Input records:
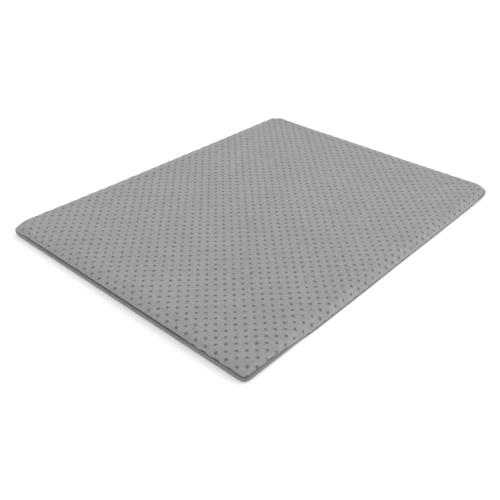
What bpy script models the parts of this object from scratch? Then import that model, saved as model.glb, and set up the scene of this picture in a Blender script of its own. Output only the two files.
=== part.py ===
"""Kneeling pad: a foam slab in a sewn fabric cover with a concealed zip along one short side.

Metres, +Z up. The origin is under the middle of the pad, on the surface that it lies on. X runs
along the pad's length, Y across it, and the zip is in the side at -X.
"""

import math

import bmesh
import bpy
from mathutils import Matrix, Vector

# Driving dimensions
PAD_LENGTH = 0.400
PAD_WIDTH = 0.305
PAD_HEIGHT = 0.013
CORNER_REACH = 0.0145
CORNER_POWER = 4.6
SEAM_HEIGHT = 0.0075
FABRIC = 0.0009
GAP = 0.0003
WELD_DISTANCE = 1e-6
FLAT_ANGLE = 0.001

# Cover: how far each panel rounds over, sideways and in height, and its turned-in seam allowance.
# In plan each corner is a superellipse: a power of 2 is a circle, and a higher one is squarer.
TOP_ROUND = (0.0085, 0.0041)
BOTTOM_ROUND = (0.005, 0.0050)
ALLOWANCE = 0.003
CORNER_STEPS = 8
TOP_STEPS = 6
BOTTOM_STEPS = 3

# Foam
FOAM_INSET = 0.004
FOAM_ZIP_INSET = 0.0074
FOAM_TOP_ROUND = (0.0060, 0.0036)
FOAM_BOTTOM_ROUND = (0.0015, 0.0015)

# Zip: the slit runs from SLIT_FRONT to SLIT_BACK along Y, and the closed slider is at its front end
SLIT_FRONT = -0.096
SLIT_BACK = 0.130
SLIT_HEIGHT = 0.0024
TACK_LENGTH = 0.0016
TACK_HEIGHT = 0.0018
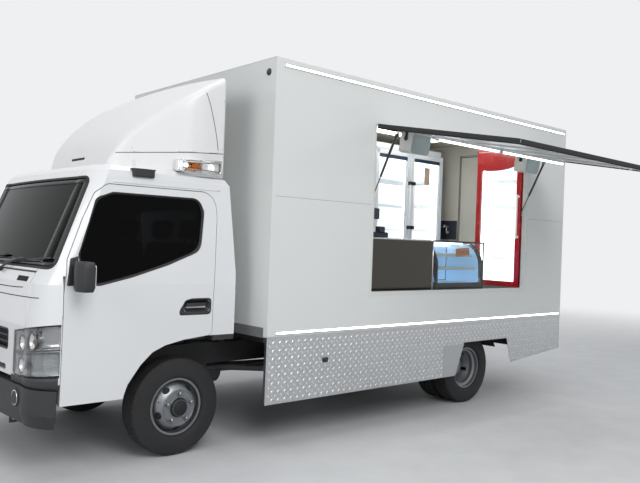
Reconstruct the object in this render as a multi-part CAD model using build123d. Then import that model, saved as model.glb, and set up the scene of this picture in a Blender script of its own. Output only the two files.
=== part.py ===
from build123d import *
import math
import os

os.makedirs("parts", exist_ok=True)

# Frame: +X forward, +Y to the vehicle's left, +Z up, millimetres.
# The origin is on the ground, on the centre plane, midway between the axles.

# Wheels and axles
WHEELBASE = 3440.0
TYRE_RADIUS = 365.0
TYRE_WIDTH = 205.0
RIM_RADIUS = 203.0
RIM_FLANGE = 18.0
RIM_WIDTH = 152.0
RIM_WALL = 6.0
DISC_OFFSET = 116.0
DISC_WALL = 10.0
HUB_FACE_RADIUS = 128.0
HUB_BORE_RADIUS = 75.0
HAND_HOLES = 5
HAND_HOLE_RADIUS = 19.0
HAND_HOLE_CIRCLE = 150.0
STUDS = 5
STUD_CIRCLE = 104.0
STUD_RADIUS = 14.0
STUD_LENGTH = 26.0
FRONT_WHEEL_Y = 811.0
REAR_OUTER_Y = 898.0
REAR_INNER_Y = 668.0
DRUM_RADIUS = 160.0
KINGPIN_Y = 690.0
KINGPIN_RADIUS = 18.0
SPINDLE_RADIUS = 30.0
BEARING_GAP = 0.3
MOVING_GAP = 5.0

# Chassis
RAIL_OUTER_Y = 375.0
RAIL_WIDTH = 60.0
BEARER_BOTTOM = 812.0
RAIL_TOP = 740.0
RAIL_HEIGHT = 180.0
RAIL_FRONT = 820.0
RAIL_REAR = -4900.0
SPRING_Y = 345.0
SPRING_WIDTH = 50.0
SPRING_EYE = 24.0
SPRING_PIN = 12.0
SPRING_PACK = 46.0
TOW_EYE_X = 985.0
TOW_EYE_Z = 300.0
TOW_EYE_RADIUS = 20.0
TOW_EYE_THICK = 16.0
BUMPER_SHELF = 574.0
BUMPER_TOP = 598.0

# Box body, measured behind the front axle
BOX_FRONT = -610.0
BOX_REAR = -4952.5
BOX_HALF_WIDTH = 1179.0
BOX_TOP = 3070.0
BOX_WALL = 50.0
ROOF_THICK = 70.0
FLOOR_BOTTOM = 870.0
FLOOR_TOP = 950.0
SIDE_BOTTOM = 877.0

# Tread-plate skirts
SKIRT_THICK = 4.0
SKIRT_BOTTOM = 350.0
SKIRT_REAR_BOTTOM = 499.0
SKIRT_ARCH = ((451.0, 355.0), (320.0, 678.0), (-431.0, 678.0), (-524.0, 410.0))

# Service opening and its hatch
OPENING_FRONT = -1748.0
OPENING_REAR = -4167.0
OPENING_BOTTOM = 1213.0
OPENING_BELOW_TOP = 366.0
HATCH_THICK = 30.0
HATCH_GAP = 8.0
HATCH_ANGLE = 80.0
HATCH_HINGES = (-1990.0, -2957.5, -3925.0)
HATCH_EYE = 60.0
HATCH_BARREL = 45.0
HATCH_BARREL_RADIUS = 7.0
HATCH_PIN_RADIUS = 3.0
BATTEN_REAR_IN = 45.0
BATTEN_FRONT_IN = 255.0
SPEAKER_LENGTH = 255.0
SPEAKER_HANG = 185.0
SPEAKER_REAR_IN = 120.0
SPEAKER_FRONT_IN = 210.0
SPEAKER_FROM = 100.0
SPEAKER_TO = 245.0
STRUT_ALONG = 230.0
STRUT_BELOW = 80.0
STRUT_FOOT_IN = 54.0
STRUT_FOOT_BELOW = 664.0
STRUT_INSET = 26.0
STRUT_TUBE_RADIUS = 11.0
STRUT_TUBE_LENGTH = 390.0
STRUT_ROD_RADIUS = 5.0
STRUT_ROD_LENGTH = 350.0

# Rear entry door
ENTRY_RIGHT = -310.0
ENTRY_LEFT = 390.0
ENTRY_BELOW_TOP = 220.0
ENTRY_HINGE_FROM_END = 200.0
ENTRY_HINGE_Y = -307.5
ENTRY_HINGE_RADIUS = 8.0
ENTRY_PIN_RADIUS = 4.0

# Number plate holder on the rear bar
PLATE_HALF = 240.0
PLATE_HOLE_Y = 160.0
PLATE_HOLE_RADIUS = 3.5

# Furniture, measured from the side walls' inner faces and from the ceiling
COUNTER_DEPTH = 569.0
GUARD_IN = 129.0
CABINET_IN = 129.0
CABINET_DEPTH = 500.0
CABINET_TOP_IN = 240.0
FRIDGE_DEPTH = 629.0
FRIDGE_BELOW = 100.0
DRINKS_IN = 77.0
DRINKS_WIDTH = 622.0
DRINKS_BELOW = 120.0

# Light strips
STRIP_LOW_ABOVE = 30.5
STRIP_HIGH_BELOW = 54.0
STRIP_HEIGHT = 14.0
STRIP_DEPTH = 10.0
STRIP_FRONT_INSET = 87.0
STRIP_REAR_INSET = 50.0

# Pins of the glazed doors and the cab doors
DOOR_PIN_RADIUS = 4.0
DOOR_PIN_IN = 8.0
DOOR_PIN_BEHIND = 15.0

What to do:
Reproduce the records word for word.

Solution:
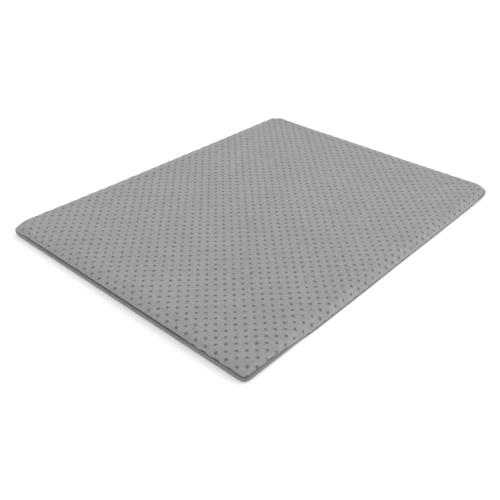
What bpy script models the parts of this object from scratch? Then import that model, saved as model.glb, and set up the scene of this picture in a Blender script of its own. Output only the two files.
=== part.py ===
"""Kneeling pad: a foam slab in a sewn fabric cover with a concealed zip along one short side.

Metres, +Z up. The origin is under the middle of the pad, on the surface that it lies on. X runs
along the pad's length, Y across it, and the zip is in the side at -X.
"""

import math

import bmesh
import bpy
from mathutils import Matrix, Vector

# Driving dimensions
PAD_LENGTH = 0.400
PAD_WIDTH = 0.305
PAD_HEIGHT = 0.013
CORNER_REACH = 0.0145
CORNER_POWER = 4.6
SEAM_HEIGHT = 0.0075
FABRIC = 0.0009
GAP = 0.0003
WELD_DISTANCE = 1e-6
FLAT_ANGLE = 0.001

# Cover: how far each panel rounds over, sideways and in height, and its turned-in seam allowance.
# In plan each corner is a superellipse: a power of 2 is a circle, and a higher one is squarer.
TOP_ROUND = (0.0085, 0.0041)
BOTTOM_ROUND = (0.005, 0.0050)
ALLOWANCE = 0.003
CORNER_STEPS = 8
TOP_STEPS = 6
BOTTOM_STEPS = 3

# Foam
FOAM_INSET = 0.004
FOAM_ZIP_INSET = 0.0074
FOAM_TOP_ROUND = (0.0060, 0.0036)
FOAM_BOTTOM_ROUND = (0.0015, 0.0015)

# Zip: the slit runs from SLIT_FRONT to SLIT_BACK along Y, and the closed slider is at its front end
SLIT_FRONT = -0.096
SLIT_BACK = 0.130
SLIT_HEIGHT = 0.0024
TACK_LENGTH = 0.0016
TACK_HEIGHT = 0.0018
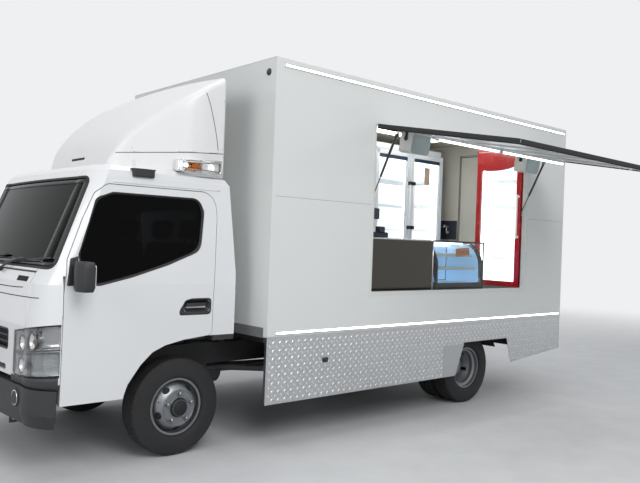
Reconstruct the object in this render as a multi-part CAD model using build123d. Then import that model, saved as model.glb, and set up the scene of this picture in a Blender script of its own. Output only the two files.
=== part.py ===
from build123d import *
import math
import os

os.makedirs("parts", exist_ok=True)

# Frame: +X forward, +Y to the vehicle's left, +Z up, millimetres.
# The origin is on the ground, on the centre plane, midway between the axles.

# Wheels and axles
WHEELBASE = 3440.0
TYRE_RADIUS = 365.0
TYRE_WIDTH = 205.0
RIM_RADIUS = 203.0
RIM_FLANGE = 18.0
RIM_WIDTH = 152.0
RIM_WALL = 6.0
DISC_OFFSET = 116.0
DISC_WALL = 10.0
HUB_FACE_RADIUS = 128.0
HUB_BORE_RADIUS = 75.0
HAND_HOLES = 5
HAND_HOLE_RADIUS = 19.0
HAND_HOLE_CIRCLE = 150.0
STUDS = 5
STUD_CIRCLE = 104.0
STUD_RADIUS = 14.0
STUD_LENGTH = 26.0
FRONT_WHEEL_Y = 811.0
REAR_OUTER_Y = 898.0
REAR_INNER_Y = 668.0
DRUM_RADIUS = 160.0
KINGPIN_Y = 690.0
KINGPIN_RADIUS = 18.0
SPINDLE_RADIUS = 30.0
BEARING_GAP = 0.3
MOVING_GAP = 5.0

# Chassis
RAIL_OUTER_Y = 375.0
RAIL_WIDTH = 60.0
BEARER_BOTTOM = 812.0
RAIL_TOP = 740.0
RAIL_HEIGHT = 180.0
RAIL_FRONT = 820.0
RAIL_REAR = -4900.0
SPRING_Y = 345.0
SPRING_WIDTH = 50.0
SPRING_EYE = 24.0
SPRING_PIN = 12.0
SPRING_PACK = 46.0
TOW_EYE_X = 985.0
TOW_EYE_Z = 300.0
TOW_EYE_RADIUS = 20.0
TOW_EYE_THICK = 16.0
BUMPER_SHELF = 574.0
BUMPER_TOP = 598.0

# Box body, measured behind the front axle
BOX_FRONT = -610.0
BOX_REAR = -4952.5
BOX_HALF_WIDTH = 1179.0
BOX_TOP = 3070.0
BOX_WALL = 50.0
ROOF_THICK = 70.0
FLOOR_BOTTOM = 870.0
FLOOR_TOP = 950.0
SIDE_BOTTOM = 877.0

# Tread-plate skirts
SKIRT_THICK = 4.0
SKIRT_BOTTOM = 350.0
SKIRT_REAR_BOTTOM = 499.0
SKIRT_ARCH = ((451.0, 355.0), (320.0, 678.0), (-431.0, 678.0), (-524.0, 410.0))

# Service opening and its hatch
OPENING_FRONT = -1748.0
OPENING_REAR = -4167.0
OPENING_BOTTOM = 1213.0
OPENING_BELOW_TOP = 366.0
HATCH_THICK = 30.0
HATCH_GAP = 8.0
HATCH_ANGLE = 80.0
HATCH_HINGES = (-1990.0, -2957.5, -3925.0)
HATCH_EYE = 60.0
HATCH_BARREL = 45.0
HATCH_BARREL_RADIUS = 7.0
HATCH_PIN_RADIUS = 3.0
BATTEN_REAR_IN = 45.0
BATTEN_FRONT_IN = 255.0
SPEAKER_LENGTH = 255.0
SPEAKER_HANG = 185.0
SPEAKER_REAR_IN = 120.0
SPEAKER_FRONT_IN = 210.0
SPEAKER_FROM = 100.0
SPEAKER_TO = 245.0
STRUT_ALONG = 230.0
STRUT_BELOW = 80.0
STRUT_FOOT_IN = 54.0
STRUT_FOOT_BELOW = 664.0
STRUT_INSET = 26.0
STRUT_TUBE_RADIUS = 11.0
STRUT_TUBE_LENGTH = 390.0
STRUT_ROD_RADIUS = 5.0
STRUT_ROD_LENGTH = 350.0

# Rear entry door
ENTRY_RIGHT = -310.0
ENTRY_LEFT = 390.0
ENTRY_BELOW_TOP = 220.0
ENTRY_HINGE_FROM_END = 200.0
ENTRY_HINGE_Y = -307.5
ENTRY_HINGE_RADIUS = 8.0
ENTRY_PIN_RADIUS = 4.0

# Number plate holder on the rear bar
PLATE_HALF = 240.0
PLATE_HOLE_Y = 160.0
PLATE_HOLE_RADIUS = 3.5

# Furniture, measured from the side walls' inner faces and from the ceiling
COUNTER_DEPTH = 569.0
GUARD_IN = 129.0
CABINET_IN = 129.0
CABINET_DEPTH = 500.0
CABINET_TOP_IN = 240.0
FRIDGE_DEPTH = 629.0
FRIDGE_BELOW = 100.0
DRINKS_IN = 77.0
DRINKS_WIDTH = 622.0
DRINKS_BELOW = 120.0

# Light strips
STRIP_LOW_ABOVE = 30.5
STRIP_HIGH_BELOW = 54.0
STRIP_HEIGHT = 14.0
STRIP_DEPTH = 10.0
STRIP_FRONT_INSET = 87.0
STRIP_REAR_INSET = 50.0

# Pins of the glazed doors and the cab doors
DOOR_PIN_RADIUS = 4.0
DOOR_PIN_IN = 8.0
DOOR_PIN_BEHIND = 15.0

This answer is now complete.